### WHAT TO PRODUCE
Wherever a line holds the word "from", copy that line out.

### TASK MATERIAL

####################

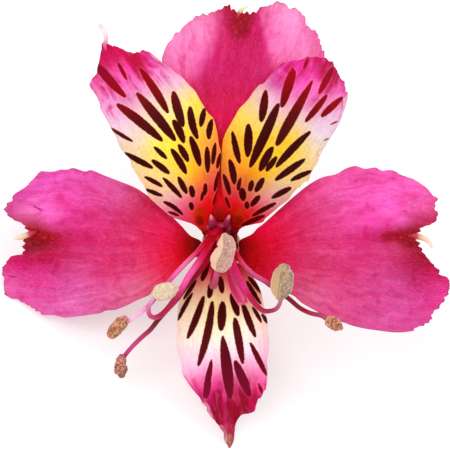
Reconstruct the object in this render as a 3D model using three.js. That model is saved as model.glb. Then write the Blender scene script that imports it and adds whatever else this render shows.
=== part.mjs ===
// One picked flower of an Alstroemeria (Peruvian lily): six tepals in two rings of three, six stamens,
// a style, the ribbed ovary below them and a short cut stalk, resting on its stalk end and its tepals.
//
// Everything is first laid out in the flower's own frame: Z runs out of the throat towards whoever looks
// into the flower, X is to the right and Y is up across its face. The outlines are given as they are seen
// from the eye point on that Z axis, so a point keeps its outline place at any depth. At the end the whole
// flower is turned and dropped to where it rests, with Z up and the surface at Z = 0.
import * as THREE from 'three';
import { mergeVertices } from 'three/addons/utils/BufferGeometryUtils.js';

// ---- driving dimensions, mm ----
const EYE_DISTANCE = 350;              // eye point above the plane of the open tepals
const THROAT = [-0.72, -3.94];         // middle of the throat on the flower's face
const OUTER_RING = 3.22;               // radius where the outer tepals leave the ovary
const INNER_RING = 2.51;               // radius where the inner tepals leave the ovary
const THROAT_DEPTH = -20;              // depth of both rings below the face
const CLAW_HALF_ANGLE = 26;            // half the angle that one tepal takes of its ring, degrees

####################

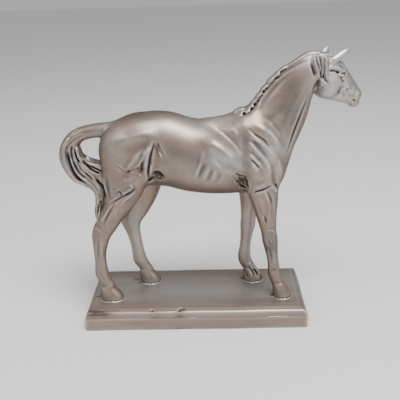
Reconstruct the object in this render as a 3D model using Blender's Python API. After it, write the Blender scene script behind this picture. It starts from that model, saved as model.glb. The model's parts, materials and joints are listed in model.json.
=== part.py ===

####################

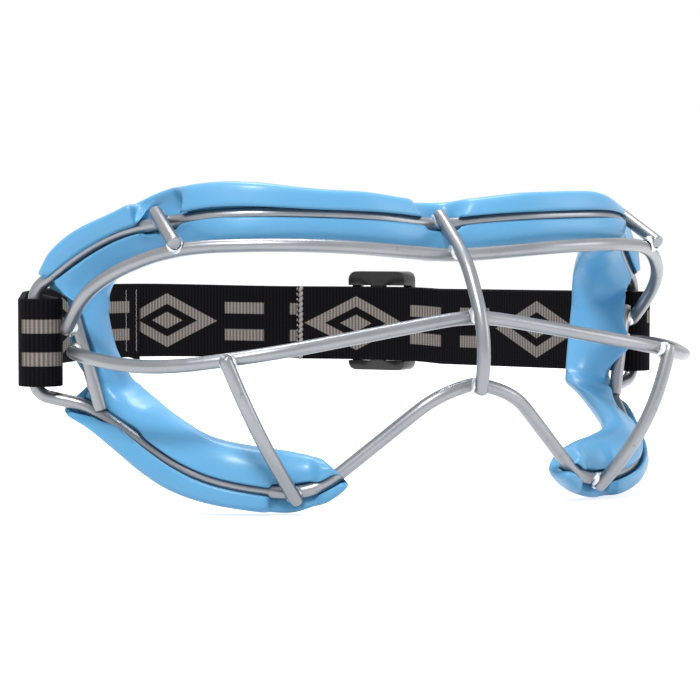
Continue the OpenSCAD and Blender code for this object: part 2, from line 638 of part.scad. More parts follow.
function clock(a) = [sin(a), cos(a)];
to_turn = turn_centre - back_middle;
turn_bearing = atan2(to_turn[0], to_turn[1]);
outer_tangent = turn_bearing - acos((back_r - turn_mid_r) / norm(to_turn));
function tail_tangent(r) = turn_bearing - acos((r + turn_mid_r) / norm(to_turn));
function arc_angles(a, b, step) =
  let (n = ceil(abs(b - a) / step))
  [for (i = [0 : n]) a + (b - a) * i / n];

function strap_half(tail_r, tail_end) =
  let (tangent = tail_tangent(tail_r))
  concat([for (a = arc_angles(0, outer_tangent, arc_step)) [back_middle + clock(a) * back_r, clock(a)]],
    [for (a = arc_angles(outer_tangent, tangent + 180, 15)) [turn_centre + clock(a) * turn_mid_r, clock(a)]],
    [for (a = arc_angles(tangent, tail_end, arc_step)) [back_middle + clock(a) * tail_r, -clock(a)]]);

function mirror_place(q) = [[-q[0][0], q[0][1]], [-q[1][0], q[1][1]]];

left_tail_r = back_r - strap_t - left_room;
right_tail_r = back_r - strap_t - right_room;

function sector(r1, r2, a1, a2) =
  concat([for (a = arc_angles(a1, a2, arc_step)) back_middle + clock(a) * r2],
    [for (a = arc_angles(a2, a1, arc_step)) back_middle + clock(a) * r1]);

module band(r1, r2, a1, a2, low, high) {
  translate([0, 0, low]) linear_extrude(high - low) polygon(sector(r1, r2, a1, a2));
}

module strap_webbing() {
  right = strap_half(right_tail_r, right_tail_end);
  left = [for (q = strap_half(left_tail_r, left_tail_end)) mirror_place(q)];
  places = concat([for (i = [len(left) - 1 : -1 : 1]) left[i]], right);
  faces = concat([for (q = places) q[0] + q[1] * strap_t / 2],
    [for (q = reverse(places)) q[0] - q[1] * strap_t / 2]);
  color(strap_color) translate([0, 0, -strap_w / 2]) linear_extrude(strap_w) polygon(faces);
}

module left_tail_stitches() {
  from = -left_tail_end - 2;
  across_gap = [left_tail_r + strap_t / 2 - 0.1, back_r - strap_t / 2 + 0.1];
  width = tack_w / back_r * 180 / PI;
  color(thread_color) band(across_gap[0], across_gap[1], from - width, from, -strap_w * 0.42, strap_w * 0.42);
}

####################

### CORRECT RESULT
// from the eye point on that Z axis, so a point keeps its outline place at any depth. At the end the whole
import * as THREE from 'three';
import { mergeVertices } from 'three/addons/utils/BufferGeometryUtils.js';
Reconstruct the object in this render as a 3D model using Blender's Python API. After it, write the Blender scene script behind this picture. It starts from that model, saved as model.glb. The model's parts, materials and joints are listed in model.json.
Continue the OpenSCAD and Blender code for this object: part 2, from line 638 of part.scad. More parts follow.
  from = -left_tail_end - 2;
  color(thread_color) band(across_gap[0], across_gap[1], from - width, from, -strap_w * 0.42, strap_w * 0.42);